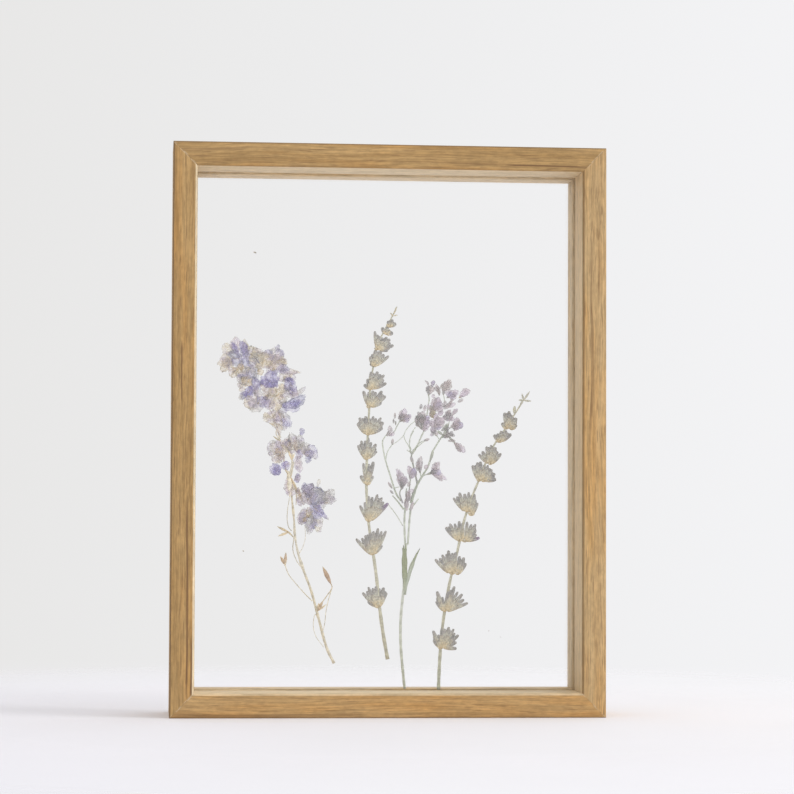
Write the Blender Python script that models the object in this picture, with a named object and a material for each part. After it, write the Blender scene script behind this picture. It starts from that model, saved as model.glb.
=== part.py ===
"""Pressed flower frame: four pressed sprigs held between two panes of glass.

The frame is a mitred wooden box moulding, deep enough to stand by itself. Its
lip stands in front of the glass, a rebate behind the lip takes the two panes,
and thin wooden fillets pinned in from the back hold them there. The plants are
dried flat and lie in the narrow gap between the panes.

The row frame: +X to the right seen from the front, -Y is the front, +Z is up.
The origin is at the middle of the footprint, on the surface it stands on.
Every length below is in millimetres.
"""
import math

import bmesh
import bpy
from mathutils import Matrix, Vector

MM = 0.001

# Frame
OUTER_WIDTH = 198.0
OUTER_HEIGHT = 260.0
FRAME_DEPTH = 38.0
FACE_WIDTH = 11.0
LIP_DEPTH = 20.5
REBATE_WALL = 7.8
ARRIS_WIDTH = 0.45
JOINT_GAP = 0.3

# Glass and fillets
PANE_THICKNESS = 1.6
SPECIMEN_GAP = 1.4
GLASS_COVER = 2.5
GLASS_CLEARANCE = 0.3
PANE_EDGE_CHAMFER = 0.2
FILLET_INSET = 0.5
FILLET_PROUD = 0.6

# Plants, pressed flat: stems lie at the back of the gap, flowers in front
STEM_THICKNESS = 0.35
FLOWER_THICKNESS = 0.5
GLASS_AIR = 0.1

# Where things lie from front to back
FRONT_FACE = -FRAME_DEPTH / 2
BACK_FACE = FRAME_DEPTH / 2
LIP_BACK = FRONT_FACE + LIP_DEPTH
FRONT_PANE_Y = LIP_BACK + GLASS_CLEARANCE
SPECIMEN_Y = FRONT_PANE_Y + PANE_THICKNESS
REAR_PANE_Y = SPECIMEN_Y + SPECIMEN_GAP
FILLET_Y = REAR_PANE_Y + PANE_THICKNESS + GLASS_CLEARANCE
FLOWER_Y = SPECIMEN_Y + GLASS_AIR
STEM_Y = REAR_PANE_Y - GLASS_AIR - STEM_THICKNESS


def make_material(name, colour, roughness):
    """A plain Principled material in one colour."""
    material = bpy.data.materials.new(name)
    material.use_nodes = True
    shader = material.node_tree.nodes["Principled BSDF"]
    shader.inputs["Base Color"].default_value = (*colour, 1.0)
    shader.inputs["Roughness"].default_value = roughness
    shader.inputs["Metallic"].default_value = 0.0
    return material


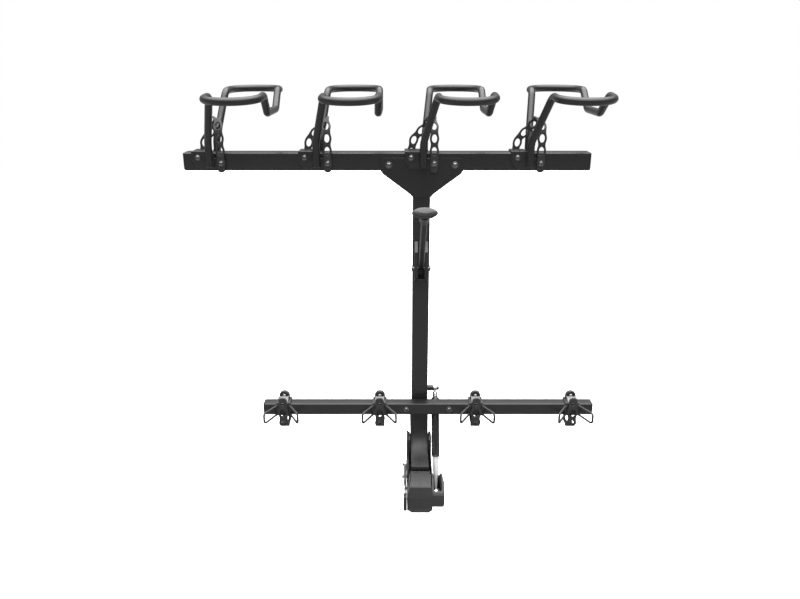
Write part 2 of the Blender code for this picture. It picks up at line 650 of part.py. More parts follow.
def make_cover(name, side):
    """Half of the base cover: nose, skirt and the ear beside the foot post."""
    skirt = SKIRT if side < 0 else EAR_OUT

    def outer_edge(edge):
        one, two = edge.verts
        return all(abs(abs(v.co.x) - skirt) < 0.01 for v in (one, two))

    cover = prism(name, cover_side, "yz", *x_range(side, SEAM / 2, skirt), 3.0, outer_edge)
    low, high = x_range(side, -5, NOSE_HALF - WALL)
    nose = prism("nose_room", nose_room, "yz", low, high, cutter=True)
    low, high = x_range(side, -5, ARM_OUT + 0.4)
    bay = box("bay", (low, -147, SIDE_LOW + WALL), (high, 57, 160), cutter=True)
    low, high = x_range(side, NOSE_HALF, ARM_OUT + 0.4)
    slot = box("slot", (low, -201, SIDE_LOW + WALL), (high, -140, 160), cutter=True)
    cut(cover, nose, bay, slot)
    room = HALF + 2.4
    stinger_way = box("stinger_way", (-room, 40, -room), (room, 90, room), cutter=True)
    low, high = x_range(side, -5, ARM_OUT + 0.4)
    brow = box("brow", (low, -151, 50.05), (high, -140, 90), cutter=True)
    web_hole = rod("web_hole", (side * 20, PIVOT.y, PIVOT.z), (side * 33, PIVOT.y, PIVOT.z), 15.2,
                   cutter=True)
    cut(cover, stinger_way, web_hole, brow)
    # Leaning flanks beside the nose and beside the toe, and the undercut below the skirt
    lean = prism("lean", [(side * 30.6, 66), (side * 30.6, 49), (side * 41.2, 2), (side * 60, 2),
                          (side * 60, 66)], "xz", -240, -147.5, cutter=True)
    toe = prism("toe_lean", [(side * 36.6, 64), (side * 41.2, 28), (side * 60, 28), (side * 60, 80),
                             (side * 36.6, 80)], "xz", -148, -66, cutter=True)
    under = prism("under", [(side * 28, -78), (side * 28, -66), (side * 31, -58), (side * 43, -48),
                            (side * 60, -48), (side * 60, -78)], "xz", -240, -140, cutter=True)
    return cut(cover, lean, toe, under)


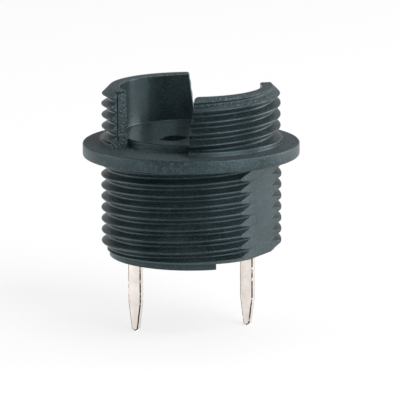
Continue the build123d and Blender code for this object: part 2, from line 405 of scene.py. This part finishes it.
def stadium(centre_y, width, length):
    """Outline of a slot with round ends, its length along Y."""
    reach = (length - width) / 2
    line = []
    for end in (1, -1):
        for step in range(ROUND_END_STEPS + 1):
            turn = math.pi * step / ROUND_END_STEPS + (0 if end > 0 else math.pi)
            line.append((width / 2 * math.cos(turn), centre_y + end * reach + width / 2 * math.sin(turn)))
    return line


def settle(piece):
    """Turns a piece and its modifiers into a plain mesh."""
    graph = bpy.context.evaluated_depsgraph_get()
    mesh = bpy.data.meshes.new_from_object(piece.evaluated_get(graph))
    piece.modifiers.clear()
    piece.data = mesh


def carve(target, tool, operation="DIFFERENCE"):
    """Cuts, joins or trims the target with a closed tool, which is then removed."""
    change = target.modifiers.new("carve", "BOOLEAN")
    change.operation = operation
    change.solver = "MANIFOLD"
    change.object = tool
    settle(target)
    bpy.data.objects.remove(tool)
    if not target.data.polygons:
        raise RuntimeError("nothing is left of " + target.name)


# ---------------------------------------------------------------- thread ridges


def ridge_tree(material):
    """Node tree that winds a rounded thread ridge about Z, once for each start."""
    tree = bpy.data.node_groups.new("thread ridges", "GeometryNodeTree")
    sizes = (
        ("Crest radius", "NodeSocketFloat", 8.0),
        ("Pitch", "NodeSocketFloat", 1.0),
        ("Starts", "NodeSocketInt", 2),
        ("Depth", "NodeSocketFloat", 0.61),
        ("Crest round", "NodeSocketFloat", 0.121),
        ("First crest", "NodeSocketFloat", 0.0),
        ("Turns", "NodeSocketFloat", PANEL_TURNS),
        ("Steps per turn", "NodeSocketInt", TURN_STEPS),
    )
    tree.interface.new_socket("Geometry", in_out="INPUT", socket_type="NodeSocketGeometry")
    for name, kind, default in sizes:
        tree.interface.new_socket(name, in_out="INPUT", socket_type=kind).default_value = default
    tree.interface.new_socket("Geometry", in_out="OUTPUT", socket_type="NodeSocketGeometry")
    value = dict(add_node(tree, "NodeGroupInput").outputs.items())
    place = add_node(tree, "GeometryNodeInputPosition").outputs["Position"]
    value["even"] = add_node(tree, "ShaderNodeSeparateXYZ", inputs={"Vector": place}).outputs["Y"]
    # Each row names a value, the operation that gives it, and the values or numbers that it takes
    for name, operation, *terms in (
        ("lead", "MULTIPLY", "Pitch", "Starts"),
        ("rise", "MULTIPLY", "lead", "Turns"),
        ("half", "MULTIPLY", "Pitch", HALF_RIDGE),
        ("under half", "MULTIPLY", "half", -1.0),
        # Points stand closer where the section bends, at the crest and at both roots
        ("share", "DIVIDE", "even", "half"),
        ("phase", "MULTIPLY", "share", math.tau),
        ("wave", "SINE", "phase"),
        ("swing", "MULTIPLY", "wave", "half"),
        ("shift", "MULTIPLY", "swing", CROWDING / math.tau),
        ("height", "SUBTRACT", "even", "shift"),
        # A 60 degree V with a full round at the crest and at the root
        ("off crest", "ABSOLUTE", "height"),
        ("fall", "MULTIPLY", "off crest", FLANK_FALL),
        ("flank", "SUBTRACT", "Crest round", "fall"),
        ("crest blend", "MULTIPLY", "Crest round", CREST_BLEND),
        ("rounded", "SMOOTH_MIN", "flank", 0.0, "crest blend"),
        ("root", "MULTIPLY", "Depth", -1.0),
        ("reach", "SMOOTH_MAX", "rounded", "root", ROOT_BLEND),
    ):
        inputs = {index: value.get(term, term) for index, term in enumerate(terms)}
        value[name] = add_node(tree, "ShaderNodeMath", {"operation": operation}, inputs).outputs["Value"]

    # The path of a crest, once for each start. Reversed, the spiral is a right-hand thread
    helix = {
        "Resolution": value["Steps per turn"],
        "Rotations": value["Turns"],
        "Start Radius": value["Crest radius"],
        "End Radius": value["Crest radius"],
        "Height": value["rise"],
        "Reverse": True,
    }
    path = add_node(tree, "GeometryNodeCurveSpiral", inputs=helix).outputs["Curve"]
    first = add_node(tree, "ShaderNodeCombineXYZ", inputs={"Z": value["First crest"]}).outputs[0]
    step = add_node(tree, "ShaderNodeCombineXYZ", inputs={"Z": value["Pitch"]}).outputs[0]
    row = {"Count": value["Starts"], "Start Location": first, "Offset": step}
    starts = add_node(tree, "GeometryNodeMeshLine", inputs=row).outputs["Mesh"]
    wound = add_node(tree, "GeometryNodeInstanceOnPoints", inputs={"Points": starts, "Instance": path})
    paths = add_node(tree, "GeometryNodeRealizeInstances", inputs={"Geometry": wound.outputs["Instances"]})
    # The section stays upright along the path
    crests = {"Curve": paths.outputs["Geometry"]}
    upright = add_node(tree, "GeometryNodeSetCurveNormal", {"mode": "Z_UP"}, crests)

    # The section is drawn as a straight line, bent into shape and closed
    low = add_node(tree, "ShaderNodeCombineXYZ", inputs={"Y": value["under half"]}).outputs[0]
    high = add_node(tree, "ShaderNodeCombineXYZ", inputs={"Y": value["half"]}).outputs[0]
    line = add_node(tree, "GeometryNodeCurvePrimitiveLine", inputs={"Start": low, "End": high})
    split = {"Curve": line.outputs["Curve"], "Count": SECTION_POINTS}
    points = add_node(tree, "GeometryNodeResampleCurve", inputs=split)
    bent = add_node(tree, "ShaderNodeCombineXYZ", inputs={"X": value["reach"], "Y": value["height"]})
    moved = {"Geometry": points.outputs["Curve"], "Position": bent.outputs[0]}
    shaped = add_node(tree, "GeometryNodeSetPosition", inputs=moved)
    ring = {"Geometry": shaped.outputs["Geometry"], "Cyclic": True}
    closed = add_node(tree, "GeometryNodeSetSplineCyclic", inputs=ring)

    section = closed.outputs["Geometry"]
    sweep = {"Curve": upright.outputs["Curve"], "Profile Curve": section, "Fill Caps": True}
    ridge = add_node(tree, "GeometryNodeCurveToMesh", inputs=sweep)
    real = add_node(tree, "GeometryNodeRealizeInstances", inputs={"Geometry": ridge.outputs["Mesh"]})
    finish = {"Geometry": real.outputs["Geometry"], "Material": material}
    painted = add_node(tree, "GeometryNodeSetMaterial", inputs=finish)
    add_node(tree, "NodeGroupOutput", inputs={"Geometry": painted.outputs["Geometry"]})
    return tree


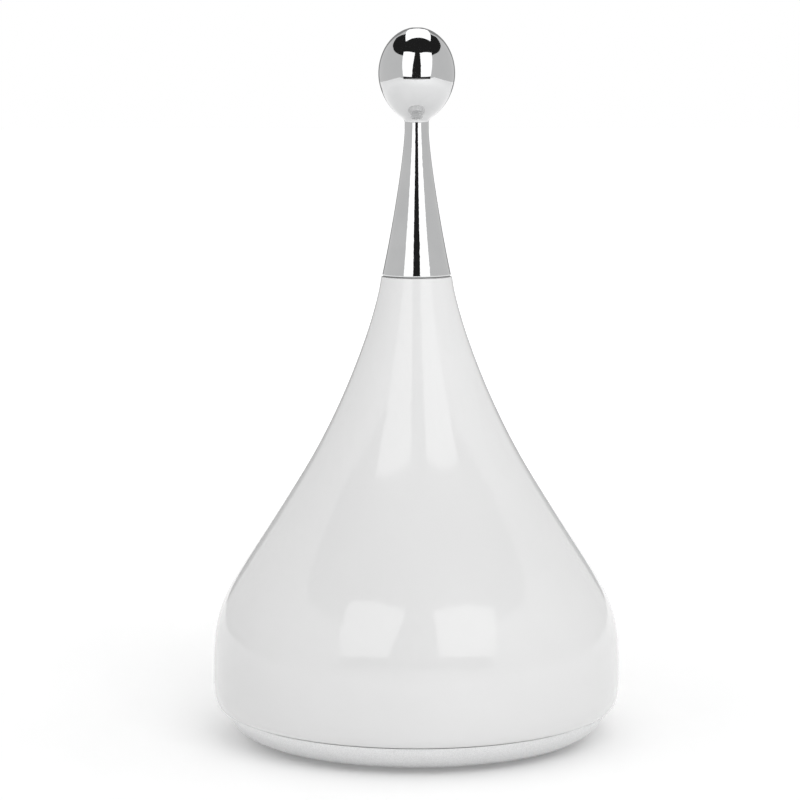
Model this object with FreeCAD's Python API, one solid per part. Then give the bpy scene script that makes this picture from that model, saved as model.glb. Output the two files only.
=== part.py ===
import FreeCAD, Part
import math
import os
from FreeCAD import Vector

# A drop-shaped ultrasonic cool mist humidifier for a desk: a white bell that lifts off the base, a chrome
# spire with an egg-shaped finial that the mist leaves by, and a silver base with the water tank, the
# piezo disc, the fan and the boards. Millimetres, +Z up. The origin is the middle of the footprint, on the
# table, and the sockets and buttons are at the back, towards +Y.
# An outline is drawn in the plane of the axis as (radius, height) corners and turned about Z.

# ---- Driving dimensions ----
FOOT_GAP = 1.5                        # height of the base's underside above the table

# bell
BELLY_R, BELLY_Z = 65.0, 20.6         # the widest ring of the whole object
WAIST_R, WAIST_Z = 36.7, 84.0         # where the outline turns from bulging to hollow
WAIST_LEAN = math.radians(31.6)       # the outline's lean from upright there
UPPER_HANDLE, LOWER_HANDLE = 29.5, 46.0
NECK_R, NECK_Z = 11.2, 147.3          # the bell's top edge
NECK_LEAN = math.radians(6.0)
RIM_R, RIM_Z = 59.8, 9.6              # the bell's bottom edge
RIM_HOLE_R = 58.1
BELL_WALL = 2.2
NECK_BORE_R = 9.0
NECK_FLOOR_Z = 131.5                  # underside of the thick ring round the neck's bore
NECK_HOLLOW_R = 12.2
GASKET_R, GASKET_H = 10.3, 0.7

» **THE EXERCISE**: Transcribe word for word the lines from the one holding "Model this object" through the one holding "FOOT_GAP = 1.5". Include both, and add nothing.

» **THE REPLY**:
Model this object with FreeCAD's Python API, one solid per part. Then give the bpy scene script that makes this picture from that model, saved as model.glb. Output the two files only.
=== part.py ===
import FreeCAD, Part
import math
import os
from FreeCAD import Vector

# A drop-shaped ultrasonic cool mist humidifier for a desk: a white bell that lifts off the base, a chrome
# spire with an egg-shaped finial that the mist leaves by, and a silver base with the water tank, the
# piezo disc, the fan and the boards. Millimetres, +Z up. The origin is the middle of the footprint, on the
# table, and the sockets and buttons are at the back, towards +Y.
# An outline is drawn in the plane of the axis as (radius, height) corners and turned about Z.

# ---- Driving dimensions ----
FOOT_GAP = 1.5                        # height of the base's underside above the table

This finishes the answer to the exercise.